-- START Provided material --
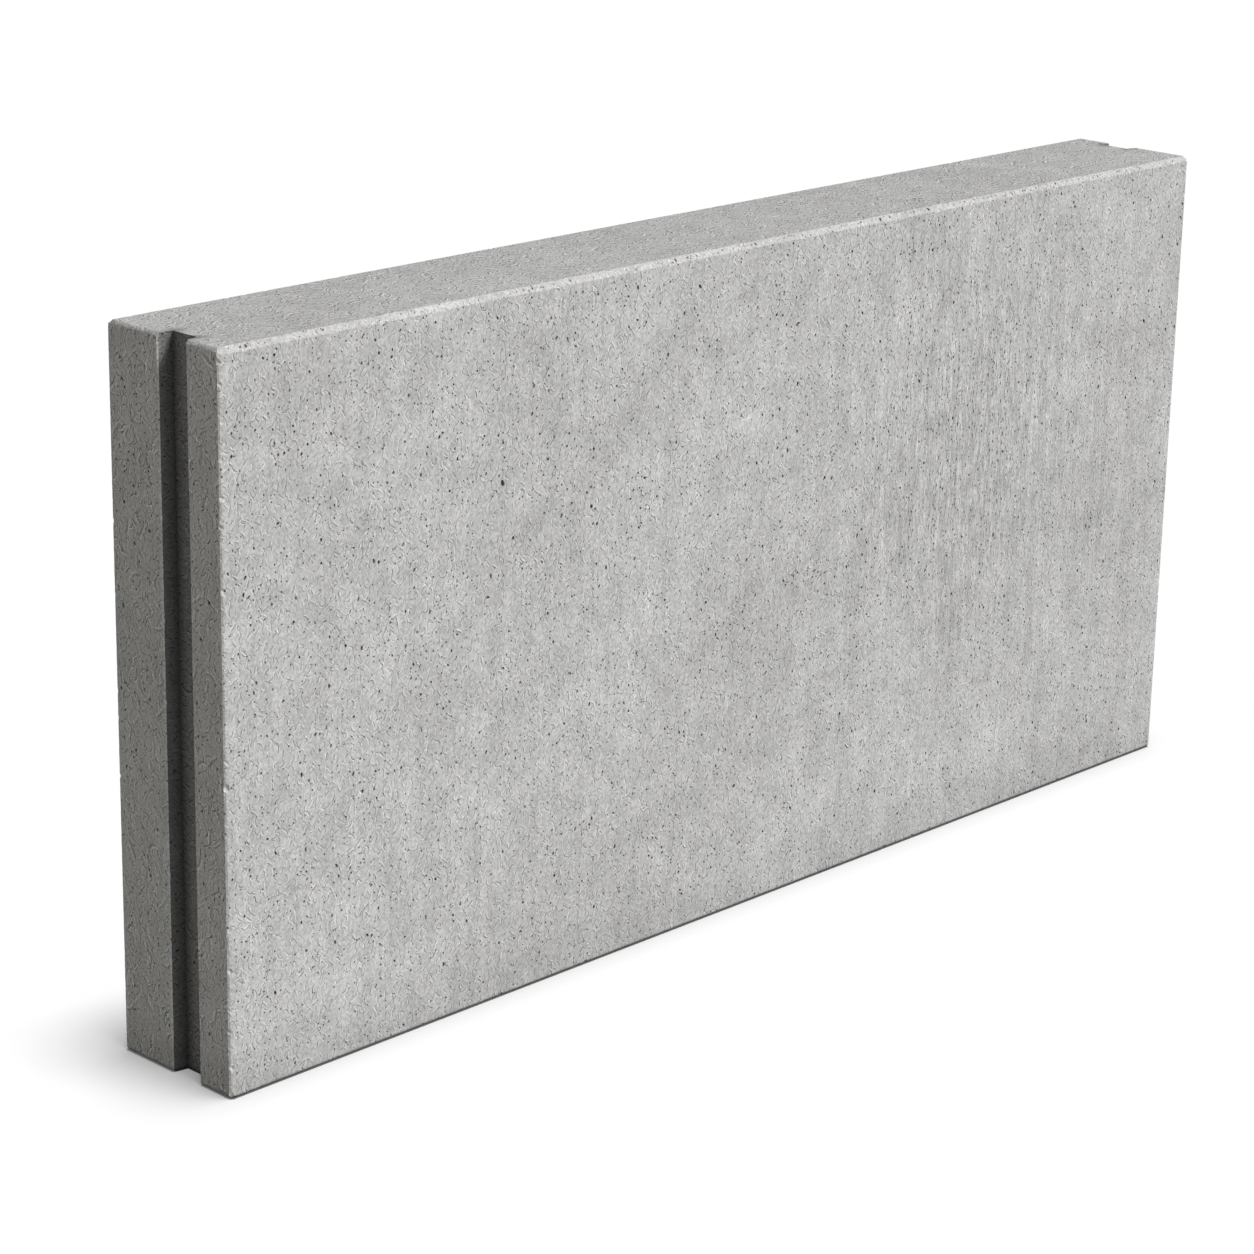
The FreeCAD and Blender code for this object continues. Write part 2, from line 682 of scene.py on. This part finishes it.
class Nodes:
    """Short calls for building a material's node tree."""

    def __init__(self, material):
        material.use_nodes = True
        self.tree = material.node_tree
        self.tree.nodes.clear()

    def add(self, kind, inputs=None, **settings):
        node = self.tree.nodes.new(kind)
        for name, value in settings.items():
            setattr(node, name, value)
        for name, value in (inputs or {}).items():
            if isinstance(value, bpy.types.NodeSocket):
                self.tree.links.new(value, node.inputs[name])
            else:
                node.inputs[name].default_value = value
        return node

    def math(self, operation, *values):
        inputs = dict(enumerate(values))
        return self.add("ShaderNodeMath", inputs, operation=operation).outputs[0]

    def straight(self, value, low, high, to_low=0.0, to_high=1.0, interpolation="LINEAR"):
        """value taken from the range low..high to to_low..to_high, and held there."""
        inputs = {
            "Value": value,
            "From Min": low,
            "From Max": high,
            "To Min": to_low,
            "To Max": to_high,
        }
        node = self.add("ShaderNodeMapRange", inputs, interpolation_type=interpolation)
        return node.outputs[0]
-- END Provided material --
* **Written instruction**:
Extract the first line above and each line after it up to and including the one with "self.tree.nodes.clear()", please, exactly and with nothing else.

* **Response to this task**:
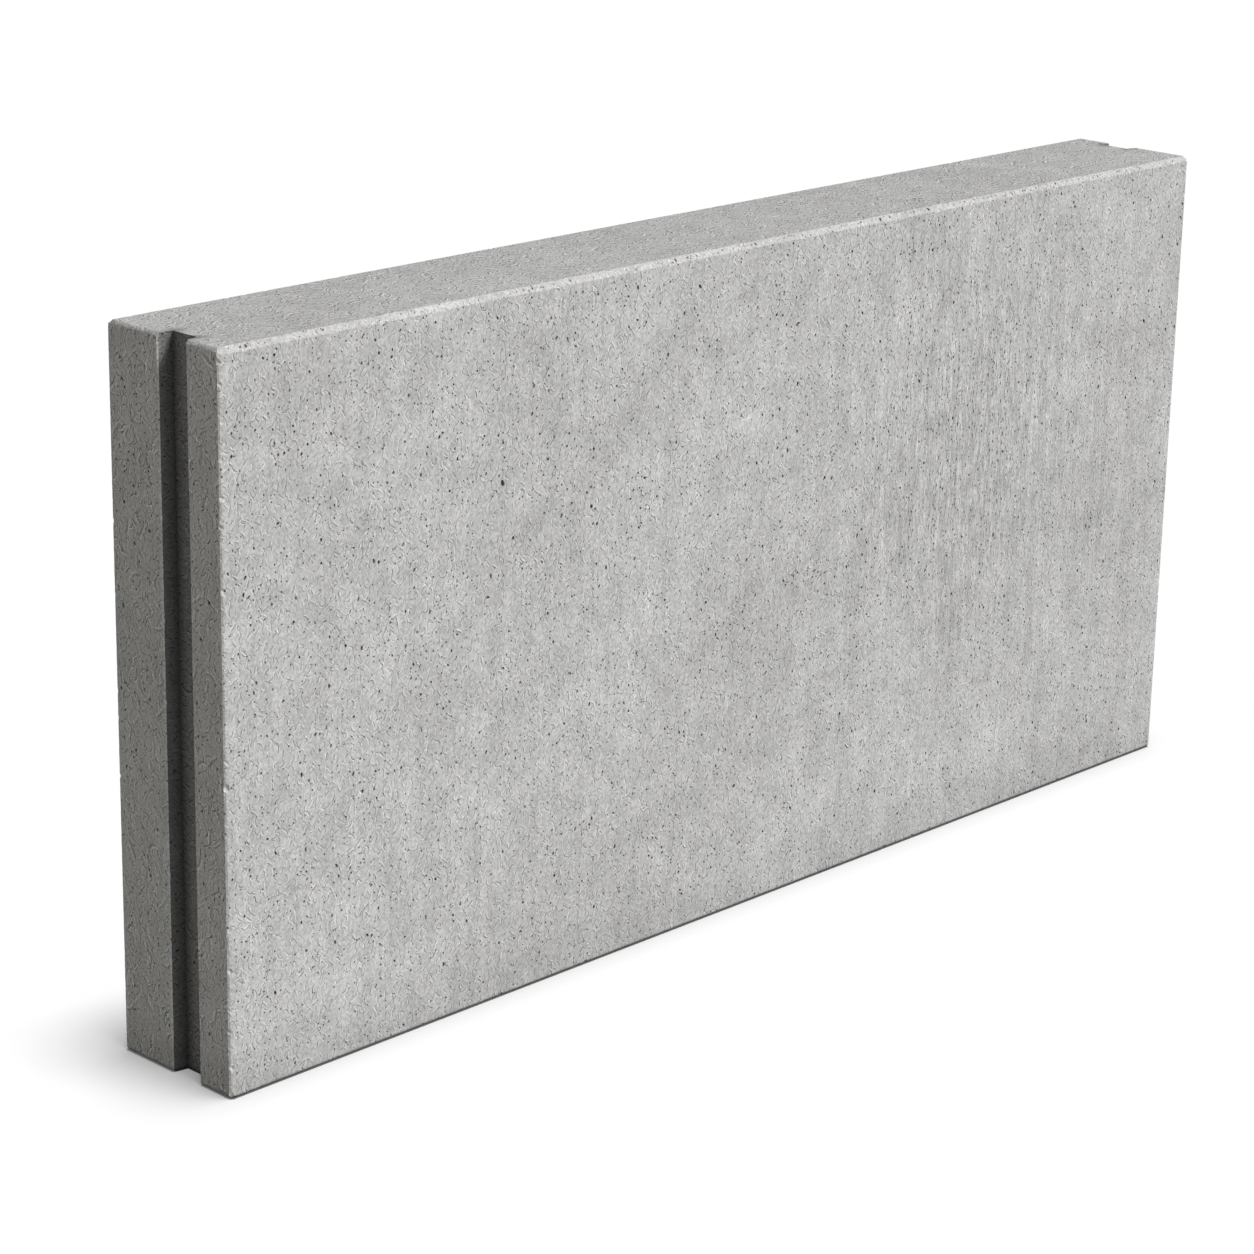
The FreeCAD and Blender code for this object continues. Write part 2, from line 682 of scene.py on. This part finishes it.
class Nodes:
    """Short calls for building a material's node tree."""

    def __init__(self, material):
        material.use_nodes = True
        self.tree = material.node_tree
        self.tree.nodes.clear()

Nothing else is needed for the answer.